··· Provided data ···

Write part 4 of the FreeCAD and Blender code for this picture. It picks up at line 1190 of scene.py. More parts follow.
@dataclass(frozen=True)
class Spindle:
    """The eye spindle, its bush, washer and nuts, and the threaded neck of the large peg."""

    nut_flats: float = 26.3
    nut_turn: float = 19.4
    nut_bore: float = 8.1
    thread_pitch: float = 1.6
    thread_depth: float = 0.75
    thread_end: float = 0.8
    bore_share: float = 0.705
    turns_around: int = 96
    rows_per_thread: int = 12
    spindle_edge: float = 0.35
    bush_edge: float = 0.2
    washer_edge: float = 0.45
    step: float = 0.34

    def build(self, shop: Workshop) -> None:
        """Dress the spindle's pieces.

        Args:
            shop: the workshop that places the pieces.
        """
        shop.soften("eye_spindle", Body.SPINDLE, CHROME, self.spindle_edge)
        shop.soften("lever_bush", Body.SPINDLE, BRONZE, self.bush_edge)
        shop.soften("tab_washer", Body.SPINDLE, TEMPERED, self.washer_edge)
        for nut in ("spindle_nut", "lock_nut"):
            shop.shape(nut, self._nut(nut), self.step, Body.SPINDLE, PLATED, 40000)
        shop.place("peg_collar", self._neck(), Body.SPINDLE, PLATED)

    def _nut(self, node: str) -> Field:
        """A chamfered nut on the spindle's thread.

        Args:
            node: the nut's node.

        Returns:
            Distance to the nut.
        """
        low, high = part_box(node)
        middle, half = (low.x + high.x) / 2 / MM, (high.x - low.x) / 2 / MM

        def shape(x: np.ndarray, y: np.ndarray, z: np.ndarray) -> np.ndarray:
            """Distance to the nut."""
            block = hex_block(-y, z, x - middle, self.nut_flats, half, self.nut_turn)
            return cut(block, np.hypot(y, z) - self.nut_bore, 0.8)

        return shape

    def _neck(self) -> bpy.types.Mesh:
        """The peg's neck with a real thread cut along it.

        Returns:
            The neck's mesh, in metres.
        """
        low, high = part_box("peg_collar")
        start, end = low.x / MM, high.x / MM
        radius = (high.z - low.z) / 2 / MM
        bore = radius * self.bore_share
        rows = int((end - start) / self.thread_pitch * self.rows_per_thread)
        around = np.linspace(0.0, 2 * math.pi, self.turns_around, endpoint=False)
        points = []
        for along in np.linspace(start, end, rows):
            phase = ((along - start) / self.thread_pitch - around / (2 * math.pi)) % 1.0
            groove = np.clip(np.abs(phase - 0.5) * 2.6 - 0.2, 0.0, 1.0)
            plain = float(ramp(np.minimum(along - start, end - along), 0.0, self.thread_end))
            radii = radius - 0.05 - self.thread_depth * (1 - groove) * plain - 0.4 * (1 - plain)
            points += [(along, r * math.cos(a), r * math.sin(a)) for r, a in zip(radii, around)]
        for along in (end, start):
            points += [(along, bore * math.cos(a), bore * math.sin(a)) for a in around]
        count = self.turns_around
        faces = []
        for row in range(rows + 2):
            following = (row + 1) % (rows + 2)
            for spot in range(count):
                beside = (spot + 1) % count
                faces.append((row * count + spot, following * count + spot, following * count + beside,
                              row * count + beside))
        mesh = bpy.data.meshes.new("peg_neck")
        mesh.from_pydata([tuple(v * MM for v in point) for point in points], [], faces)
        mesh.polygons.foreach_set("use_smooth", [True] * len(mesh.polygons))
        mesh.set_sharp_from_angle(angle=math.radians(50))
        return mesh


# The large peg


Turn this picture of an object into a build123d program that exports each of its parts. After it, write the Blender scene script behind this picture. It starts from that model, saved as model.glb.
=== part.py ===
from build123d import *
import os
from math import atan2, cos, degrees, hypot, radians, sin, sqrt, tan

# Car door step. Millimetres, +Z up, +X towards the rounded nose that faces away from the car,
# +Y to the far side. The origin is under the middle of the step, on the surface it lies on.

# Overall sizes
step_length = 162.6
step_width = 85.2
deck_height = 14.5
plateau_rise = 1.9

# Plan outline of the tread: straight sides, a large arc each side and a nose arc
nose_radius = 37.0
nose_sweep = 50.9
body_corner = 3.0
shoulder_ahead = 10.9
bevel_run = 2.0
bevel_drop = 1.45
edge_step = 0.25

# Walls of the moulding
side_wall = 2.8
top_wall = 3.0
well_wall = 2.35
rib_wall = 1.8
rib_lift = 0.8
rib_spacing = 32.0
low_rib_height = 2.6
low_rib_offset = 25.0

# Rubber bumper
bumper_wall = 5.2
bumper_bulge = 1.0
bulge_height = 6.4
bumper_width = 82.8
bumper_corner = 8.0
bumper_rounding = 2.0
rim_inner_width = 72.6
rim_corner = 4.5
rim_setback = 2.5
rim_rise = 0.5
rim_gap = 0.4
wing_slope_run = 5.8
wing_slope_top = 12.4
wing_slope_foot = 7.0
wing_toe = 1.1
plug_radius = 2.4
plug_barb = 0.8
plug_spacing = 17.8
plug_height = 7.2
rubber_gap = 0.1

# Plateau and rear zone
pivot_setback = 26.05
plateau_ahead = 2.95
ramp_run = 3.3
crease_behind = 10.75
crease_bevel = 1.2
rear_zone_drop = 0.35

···
··· Provided data ···

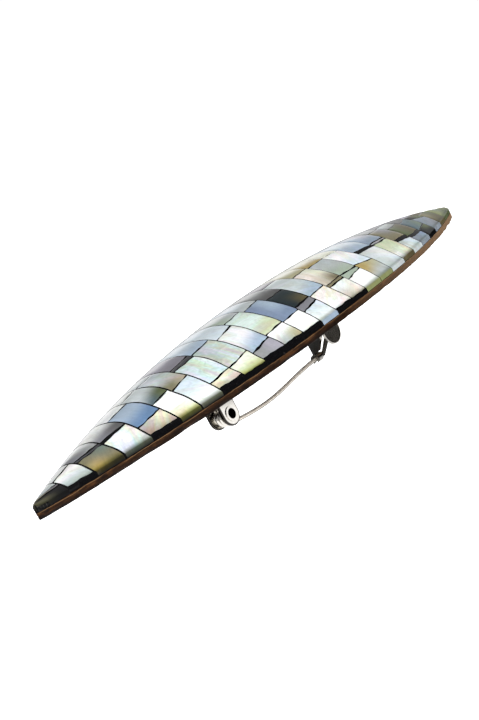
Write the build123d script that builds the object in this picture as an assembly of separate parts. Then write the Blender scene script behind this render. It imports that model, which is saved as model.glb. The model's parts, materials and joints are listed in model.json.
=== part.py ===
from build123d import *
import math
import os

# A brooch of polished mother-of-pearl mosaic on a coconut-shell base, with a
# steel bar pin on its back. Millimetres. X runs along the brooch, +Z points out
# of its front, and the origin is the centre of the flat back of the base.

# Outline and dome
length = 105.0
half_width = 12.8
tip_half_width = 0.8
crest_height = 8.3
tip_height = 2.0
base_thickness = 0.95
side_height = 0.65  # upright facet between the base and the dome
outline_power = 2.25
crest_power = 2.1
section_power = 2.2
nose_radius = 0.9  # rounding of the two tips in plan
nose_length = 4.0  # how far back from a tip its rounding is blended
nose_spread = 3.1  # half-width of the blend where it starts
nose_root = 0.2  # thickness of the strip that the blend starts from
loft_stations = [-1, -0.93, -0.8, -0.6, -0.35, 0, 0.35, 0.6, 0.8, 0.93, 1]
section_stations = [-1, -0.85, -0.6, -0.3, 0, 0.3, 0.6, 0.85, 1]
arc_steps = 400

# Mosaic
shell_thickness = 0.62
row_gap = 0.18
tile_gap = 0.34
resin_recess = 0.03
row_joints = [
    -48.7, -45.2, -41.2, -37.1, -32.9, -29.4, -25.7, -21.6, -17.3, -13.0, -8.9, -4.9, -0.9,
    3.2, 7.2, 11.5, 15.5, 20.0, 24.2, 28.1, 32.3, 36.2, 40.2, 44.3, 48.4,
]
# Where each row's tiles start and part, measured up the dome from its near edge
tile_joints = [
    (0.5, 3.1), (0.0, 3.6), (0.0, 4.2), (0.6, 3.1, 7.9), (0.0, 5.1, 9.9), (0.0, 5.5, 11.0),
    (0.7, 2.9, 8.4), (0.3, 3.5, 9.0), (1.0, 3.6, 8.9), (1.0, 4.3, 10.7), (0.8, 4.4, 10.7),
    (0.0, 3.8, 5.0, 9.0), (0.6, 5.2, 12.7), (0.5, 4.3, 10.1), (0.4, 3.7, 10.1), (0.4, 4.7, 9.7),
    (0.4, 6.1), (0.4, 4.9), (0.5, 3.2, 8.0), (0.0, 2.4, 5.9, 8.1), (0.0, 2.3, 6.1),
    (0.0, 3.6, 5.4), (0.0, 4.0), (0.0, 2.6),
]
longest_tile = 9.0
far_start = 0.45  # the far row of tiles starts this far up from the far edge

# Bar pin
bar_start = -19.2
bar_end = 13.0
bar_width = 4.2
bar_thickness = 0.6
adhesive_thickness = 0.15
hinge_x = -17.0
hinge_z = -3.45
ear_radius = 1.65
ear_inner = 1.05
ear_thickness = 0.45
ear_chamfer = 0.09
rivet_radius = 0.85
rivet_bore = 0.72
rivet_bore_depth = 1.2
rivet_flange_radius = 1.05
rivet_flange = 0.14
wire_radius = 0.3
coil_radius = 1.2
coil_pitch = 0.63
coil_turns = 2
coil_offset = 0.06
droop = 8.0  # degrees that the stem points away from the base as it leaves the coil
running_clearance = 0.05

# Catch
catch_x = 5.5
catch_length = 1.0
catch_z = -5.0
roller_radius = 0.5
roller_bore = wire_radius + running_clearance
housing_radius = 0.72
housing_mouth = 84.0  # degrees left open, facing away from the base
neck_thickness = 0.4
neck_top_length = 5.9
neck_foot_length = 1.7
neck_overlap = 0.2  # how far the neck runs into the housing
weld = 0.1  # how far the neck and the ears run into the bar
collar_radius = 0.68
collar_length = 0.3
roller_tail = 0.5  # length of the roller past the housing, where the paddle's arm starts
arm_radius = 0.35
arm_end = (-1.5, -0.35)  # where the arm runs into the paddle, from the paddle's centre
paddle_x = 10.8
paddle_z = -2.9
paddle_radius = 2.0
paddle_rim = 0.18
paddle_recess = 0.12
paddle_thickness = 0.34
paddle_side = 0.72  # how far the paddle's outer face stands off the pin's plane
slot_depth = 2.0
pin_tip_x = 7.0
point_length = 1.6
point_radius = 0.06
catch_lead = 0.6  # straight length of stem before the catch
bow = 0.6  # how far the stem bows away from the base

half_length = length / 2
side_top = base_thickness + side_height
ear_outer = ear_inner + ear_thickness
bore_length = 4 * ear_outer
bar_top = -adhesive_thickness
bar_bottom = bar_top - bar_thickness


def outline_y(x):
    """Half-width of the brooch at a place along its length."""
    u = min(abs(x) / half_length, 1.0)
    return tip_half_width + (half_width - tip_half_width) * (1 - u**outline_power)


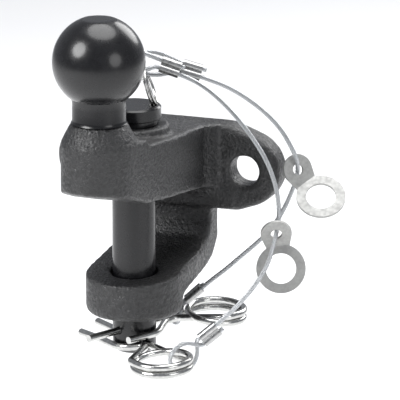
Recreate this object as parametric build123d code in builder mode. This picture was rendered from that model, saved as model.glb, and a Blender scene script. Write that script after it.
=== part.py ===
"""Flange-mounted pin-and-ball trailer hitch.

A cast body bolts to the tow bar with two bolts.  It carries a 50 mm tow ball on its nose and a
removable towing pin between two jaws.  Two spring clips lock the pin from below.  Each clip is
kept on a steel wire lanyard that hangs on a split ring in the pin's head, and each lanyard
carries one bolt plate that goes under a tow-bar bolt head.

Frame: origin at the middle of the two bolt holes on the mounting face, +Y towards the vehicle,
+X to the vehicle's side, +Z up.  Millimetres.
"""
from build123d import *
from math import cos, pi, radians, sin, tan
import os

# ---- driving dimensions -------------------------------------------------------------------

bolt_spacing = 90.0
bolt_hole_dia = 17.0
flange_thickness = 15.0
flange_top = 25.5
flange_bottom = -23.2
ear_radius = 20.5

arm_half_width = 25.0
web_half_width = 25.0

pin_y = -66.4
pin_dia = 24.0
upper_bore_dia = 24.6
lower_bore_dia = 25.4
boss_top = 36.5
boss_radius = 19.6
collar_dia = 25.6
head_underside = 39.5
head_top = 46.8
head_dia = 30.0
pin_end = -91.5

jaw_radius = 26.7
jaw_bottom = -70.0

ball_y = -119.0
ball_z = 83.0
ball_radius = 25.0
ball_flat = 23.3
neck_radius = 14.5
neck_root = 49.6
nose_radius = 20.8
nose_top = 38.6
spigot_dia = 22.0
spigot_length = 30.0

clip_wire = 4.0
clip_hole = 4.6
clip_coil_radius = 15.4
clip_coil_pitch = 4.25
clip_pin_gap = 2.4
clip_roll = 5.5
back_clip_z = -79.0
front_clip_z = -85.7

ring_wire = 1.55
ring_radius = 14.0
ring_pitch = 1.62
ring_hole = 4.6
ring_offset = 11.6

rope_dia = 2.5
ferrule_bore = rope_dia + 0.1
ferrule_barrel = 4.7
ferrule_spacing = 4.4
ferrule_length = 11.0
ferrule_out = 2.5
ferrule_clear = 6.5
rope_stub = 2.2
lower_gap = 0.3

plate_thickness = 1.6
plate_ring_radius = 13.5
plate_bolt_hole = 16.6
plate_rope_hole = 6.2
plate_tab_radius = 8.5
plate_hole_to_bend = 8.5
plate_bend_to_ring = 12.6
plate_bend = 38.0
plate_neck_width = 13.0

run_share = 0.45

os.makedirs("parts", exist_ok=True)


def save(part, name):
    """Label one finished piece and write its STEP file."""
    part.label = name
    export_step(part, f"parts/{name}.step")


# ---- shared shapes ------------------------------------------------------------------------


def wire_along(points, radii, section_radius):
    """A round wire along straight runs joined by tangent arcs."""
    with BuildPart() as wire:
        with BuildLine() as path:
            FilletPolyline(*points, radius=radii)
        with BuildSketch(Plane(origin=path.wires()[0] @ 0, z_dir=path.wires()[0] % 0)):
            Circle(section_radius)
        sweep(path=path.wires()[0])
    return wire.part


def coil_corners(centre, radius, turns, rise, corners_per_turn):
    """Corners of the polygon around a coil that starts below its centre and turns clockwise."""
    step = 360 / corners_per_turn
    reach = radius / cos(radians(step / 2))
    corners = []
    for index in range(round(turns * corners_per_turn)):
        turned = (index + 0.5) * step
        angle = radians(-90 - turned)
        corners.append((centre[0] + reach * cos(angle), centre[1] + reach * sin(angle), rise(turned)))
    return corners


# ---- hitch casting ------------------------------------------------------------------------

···

* **Written instruction**
Each line from the one holding "Write the build123d" to the one holding "# of its front, and", those two included, is to be transcribed exactly, and no other line.

* **In response**
Write the build123d script that builds the object in this picture as an assembly of separate parts. Then write the Blender scene script behind this render. It imports that model, which is saved as model.glb. The model's parts, materials and joints are listed in model.json.
=== part.py ===
from build123d import *
import math
import os

# A brooch of polished mother-of-pearl mosaic on a coconut-shell base, with a
# steel bar pin on its back. Millimetres. X runs along the brooch, +Z points out
# of its front, and the origin is the centre of the flat back of the base.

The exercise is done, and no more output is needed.